The Barrett REC7 (designation stands for "reliability-enhanced carbine") is an American firearm manufactured as a selective-fire fully-automatic and semi-automatic rifle by Barrett Firearms. It is an M4 carbine utilizing a short-stroke gas piston system and is available in either 5.56×45mm NATO or 6.8mm Remington SPC. The REC7 is Barrett's second AR-pattern rifle chambered for the 6.8mm Remington SPC cartridge, the first being the Barrett M468 rifle. The 6.8 SPC-chambered M468 rifle employed the same Stoner bolt and carrier piston system as the M4.

==Design and features==
Unlike possible replacements for the M16/M4 such as the now canceled XM8, the REC7 is not an entirely new rifle, instead it is made up of an upper receiver that is attached to an M16/M4 lower receiver and is compatible with many accessories intended for the M16/M4 family. It can also be mated to M16/M4 lower receivers currently in the possession of the US military. The rifle uses a short-stroke gas piston mechanism, unlike the M16 or M4 which use Stoner bolt and carrier piston.

In addition, the REC7 uses the new 6.8mm Remington SPC (6.8×43mm) cartridge, a round that is of roughly equivalent length to 5.56×45mm NATO ammunition, so it is compatible with a standard-size lower receiver currently in use by the United States military.

The REC7 uses a short-stroke gas piston designed by Barrett. It rides above the barrel and is housed inside the fore-end. The spring-loaded piston is a one-piece 17-4 stainless steel rod. The forward and rearward movement of the piston is approximately one inch.

Like many AR-15 type rifles, such as the M16/M4, the barrel is threaded to allow muzzle attachments such as a suppressor. The REC7 employs a free-floating Daniel Defense rail system, which allows many military accessories such as a bipod, night vision devices, and combat optics to be placed on the rifle. The REC7 features forged 7075 aluminum upper and lower receivers that are hard-coat anodized a deep black. The lower receiver has a single-stage trigger, a Magpul enhanced trigger guard for firing with gloves, and a beveled magazine well for rapid magazine changes. The upper receiver is flat-top with a Picatinny rail. The barrel is chrome-lined and is fitted with a M16A2 flash suppressor, a six-position Magpul MOE butt stock and pistol grip.

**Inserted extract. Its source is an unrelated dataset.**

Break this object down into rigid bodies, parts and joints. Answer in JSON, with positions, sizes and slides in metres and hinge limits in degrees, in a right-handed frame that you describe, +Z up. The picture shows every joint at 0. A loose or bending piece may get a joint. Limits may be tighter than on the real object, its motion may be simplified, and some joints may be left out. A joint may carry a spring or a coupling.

The REC7 outfitted in a shortened barrel PDW configuration was one of the weapons displayed to U.S. Army officials during an invitation-only Industry Day on November 13, 2008. The goal of the Industry Day was to review current carbine technology prior to writing formal requirements for a future replacement for the M4 carbine.
The Barrett Enhanced Bolt is made from high-strength 9310 steel. The bolt is designed specifically for use in the piston operated REC7, not just adapted from a direct gas bolt. The bolt's gas-ring-free design is easy to clean. Reinforced at critical areas, every bolt is proofed and magnetic-particle inspected to guarantee reliable performance.
At the heart of the operating system is a nitrided, two-position, forward-venting gas plug that retains the piston. The piston can be accessed through the front of the gas block without removing the handguard so optical sights or laser devices do not need to be zeroed after routine maintenance.
The REC7 rifle's forged 7075 aluminum upper and lower receivers are Type 3 hardcoat anodized. The lower houses an ultra-dependable single-stage trigger. The upper supports a free-floated, hammer-forged, chrome-lined barrel with M4 feed ramps machined into the receiver and the barrel extension. A mil-spec A2 flash hider protects the muzzle.